Si Francisco viviera en Ecuador

Héctor Yépez Martínez
Guayaquil, Ecuador

Promover un clima de paz ante la llegada del Papa Francisco fue el pretexto del presidente Correa para dar marcha atrás —temporalmente— en su intento por subir los impuestos a la herencia y plusvalía en la Asamblea, luego de masivas protestas populares en las principales ciudades del Ecuador.

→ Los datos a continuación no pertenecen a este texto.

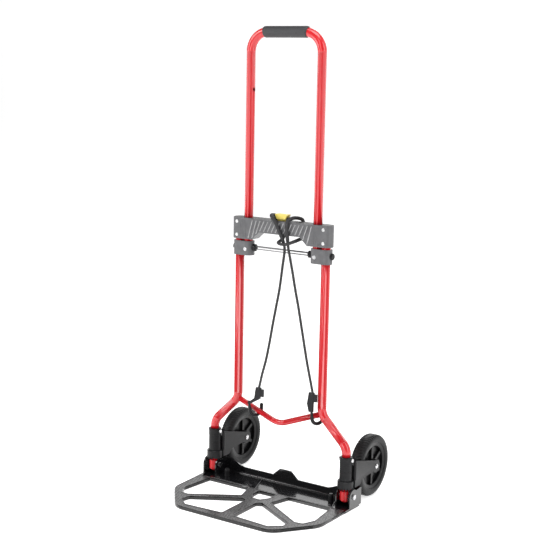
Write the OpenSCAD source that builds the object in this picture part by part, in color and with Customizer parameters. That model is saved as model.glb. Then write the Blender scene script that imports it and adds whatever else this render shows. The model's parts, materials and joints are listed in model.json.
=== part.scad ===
// Folding hand truck: telescopic tube frame, release bridge, folding toe plate and swing-in wheels.
// Millimetres, +Z up, floor at z = 0. The toe plate points to -Y, the wheels stand behind at +Y.

/* [Tubes] */
// Outer diameter of the frame and handle tubes
tube_d = 20; // [18:0.5:22]
// Wall of the frame and handle tubes
tube_wall = 1.5; // [1:0.25:3]
// Half the distance between the two lower tubes
lower_half = 112; // [100:1:140]
// Half the distance between the two wheel stubs
stub_half = 177; // [177:1:240]
// Height at which a lower tube starts to sweep outward
sweep_top_z = 216; // [205:1:260]
// Centreline radius of the bends of a lower tube
sweep_r = 35; // [25:1:45]
// Diameter of the cross brace
brace_d = 13; // [10:0.5:16]
// Slope of the two arms of the cross brace, in degrees
brace_slope = 21; // [10:1:30]
// Centreline radius at the bottom of the cross brace
brace_r = 50; // [45:5:130]

/* [Handle] */
// Gap between a handle tube and the lower tube beside it
tube_gap = 2; // [2:0.5:6]
// Height of the handle's top centreline
handle_top_z = 1024; // [900:5:1200]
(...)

Es una buena noticia que el presidente, al menos de boca para fuera, llame al diálogo e invite a la paz. La mala noticia es que esas palabras contradicen las acciones reales de la Revolución Ciudadana, que persiste en cadenas y sabatinas para insultar a quienes piensan diferente y llegó al extremo de enviar a una asambleísta, Gina Godoy, a decir en televisión nacional que los jóvenes que protestan en Quito andan borrachos y drogados.

Pero hay que reconocer algo: el temor a quedar mal durante la visita del Papa Francisco los forzó a retirar de momento los proyectos de ley. Un acto medio sensato entre tanta locura. Y encima ahora el gobierno utiliza frases del Papa para hacerse propaganda. ¿Se imaginan, entonces, que otras cosas pasarían si el Papa decidiera quedarse más tiempo en Ecuador, digamos hasta el 2017?

Cada vez que se denunciara un escándalo de corrupción, en vez de hacer homenajes al implicado, el Papa le recordaría al Presidente que quien “gobierna de forma corrupta roba al pobre” y que la política está “estropeada por la corrupción y por el fenómeno de los sobornos”. De inmediato el Presidente tomaría medidas. Y hasta permitiría que la justicia y las autoridades de control se vuelvan autónomas e imparciales, para que hagan su trabajo independientemente del deseo presidencial.

Cada vez que alguien cuestionara al Presidente, en vez de insultarlo, el Papa lo obligaría a dialogar. Pero de verdad, sin lanzarle al mismo tiempo cadenas nacionales de la SECOM, ni montarle fotos falsas, ni hacerlo pedazos en la sabatina. El Papa le recordaría su experiencia cuando era joven superior de los jesuitas en Argentina: “Cometí muchos errores por autoritarismo. Después he aprendido que es necesario dialogar, ver lo que piensan los demás.”

Cada vez que el Presidente se desdijera de sus propias palabras —incumplir su promesa de bajar el IVA, de no permitir la reelección indefinida, de renunciar si Pedro Delgado no tenía título, etc., etc.—, el Papa le recordaría, acaso en la mismísima confesión: “La hipocresía es el lenguaje de los corruptos.”

Cada vez que el Presidente insistiera en aprobar, de espaldas al pueblo, las reformas constitucionales para permitir la reelección indefinida y perpetuarse en el poder, el Papa Francisco le halaría las orejas y le reprocharía que “el afán de poder y de tener no conoce límites”.

Cada vez que un ciudadano criticara el enorme gasto público, los lujos de dos aviones presidenciales, el trabajo soñado de Freddy Ehlers, los cuarenta y tantos ministerios, el Papa le repetiría al Presidente: “¡Cómo me gustaría una Iglesia pobre y para los pobres! ¡El dinero debe servir, no gobernar!” Es decir, los pobres no deben ser servidos por un Estado rico y obeso, sino por un Estado mesurado y sin excesos.

Cada vez que el Presidente intentara redistribuir la riqueza, no dinamizando la economía para generar empleo, sino aumentando cada año impuestos para engordar la burocracia, el Papa le advertiría: “¡Atención a la tentación de la envidia! ¡Estamos en la misma barca y vamos hacia el mismo puerto! Pidamos la gracia de alegrarnos con los frutos ajenos, que son de todos.”